The fact is that neither American political party has room under its roof for those who adhere to the entire moral teaching of the Catholic Church. The Democrats, in trying to reconstitute themselves as a coalition of downtrodden minorities, especially in the 'seventies and early 'eighties of the last century, managed to alienate from themselves the sympathies of the broad immigrant working-class majority, much of it Catholic, which often regarded these minorities with a mixture of fear and loathing. Then, by accepting the claims of sub-cultural and life-style groupings as being essentially of the same kind and dignity as those earlier asserted by racial minorities, they committed the party to a number of positions to which Catholics and others rooted in the moral and cultural tradition of the West could not subscribe.

In the meantime, however, the Republican party has also transformed itself in ways which put it out of touch with the small-town, middle-class, somewhat isolationist conservatism which had once characterized the bulk of its popular support. Judged on the basis of the policies pursued by the present administration, it is sometimes difficult to see what it is that these self-styled "conservatives" are trying to conserve. The ever larger and more intrusive role of government, the assault on traditional civil liberties and constitutional guarantees, the unprecedented federal deficits, the unilateralism and foreign interventionism -- these do not seem to reflect classic conservative values. Nor do they, in many cases, reflect classic Christian values.

Of course, American politicians who claim to be conservative and who court the support of traditionally Catholic segments of the population have learned to make all the right noises, especially about issues that center around the family. But one is sometimes tempted to think that they can afford to do so precisely because these things have very little to do with what really seems to matter most to them, namely, the unbounded increase of their own wealth. Concerning those things which do really matter to plutocrats, they have shown themselves remarkably capable of moving mountains and getting things done. But, let's face it: the Republicans have been in charge of the executive branch for 26 out of the last 40 years, and all but two of the sitting justices of the Supreme Court are their appointees. Considering this, why has not more real progress been made by them in the fight against the abortion license? Of course, if the precedent of Roe v. Wade actually were to be overturned, the Republicans would thereby lose a valuable political asset.

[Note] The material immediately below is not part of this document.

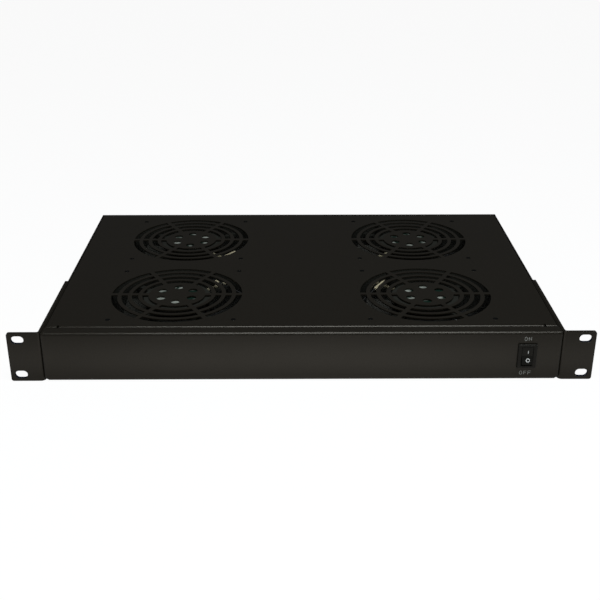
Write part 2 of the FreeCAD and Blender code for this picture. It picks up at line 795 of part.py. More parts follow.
def make_switch_body():
    """Switch housing: a bezel on the front panel and a body through it, open for the rocker."""
    body = new_body("switch_body", (switch_x, 0, size.switch_z))
    bezel = new_sketch(body, "switch_bezel", "XZ_Plane")
    rectangle(bezel, -bezel_width / 2, -bezel_height / 2, bezel_width, bezel_height)
    plate = pad(body, bezel, size.bezel_thickness)
    front = -size.bezel_thickness
    rim = []
    for z in (-bezel_height / 2, bezel_height / 2):
        rim += straight_edges(plate, "x", y=front, z=z)
    for x in (-bezel_width / 2, bezel_width / 2):
        rim += straight_edges(plate, "z", x=x, y=front)
    fillet(body, rim, size.bezel_rim, "switch_bezel_rim")
    housing = new_sketch(body, "switch_housing", "XZ_Plane")
    rectangle(housing, -switch_width / 2, -switch_height / 2, switch_width, switch_height)
    pad(body, housing, size.switch_body_depth, downward=True)
    opening = new_sketch(body, "switch_opening", "XZ_Plane", (0, 0, size.bezel_thickness))
    rectangle(opening, -opening_width / 2, -opening_height / 2, opening_width, opening_height)
    pocket(body, opening, size.bezel_thickness + size.switch_body_depth - size.switch_back_wall)
    pivot = new_sketch(body, "switch_pivot", "YZ_Plane")
    circle(pivot, size.pivot_set_back, 0, size.pivot_radius + size.pivot_clearance)
    pocket(body, pivot, pivot_length + 2 * size.pivot_end_gap, both_ways=True)
    return body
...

However uncomfortable the realization, I think American Catholics must come to see that there really is no room for them, as Catholics, in the American political inn, no matter whether the innkeeper at any particular time be a Democrat or a Republican, a political liberal or a political conservative. For the time being, the Republican innkeepers have let us bed down in the equivalent of the manger, and this has let us entertain the illusion that we have found a home. But being allowed to lie down on someone else's straw has its price -- a price of which people like Tucker Carlson and Lou Dobbs are happy to remind us. The revocation of the Church's tax exempt status would put us on a very short route back into the catacombs, shorter even than the cumulative effect of seemingly endless tort judgments. (Just imagine the annual bill arriving at the New York chancery for the taxes on St. Patrick's cathedral!) Indeed, one might even conclude that we have here no lasting dwelling.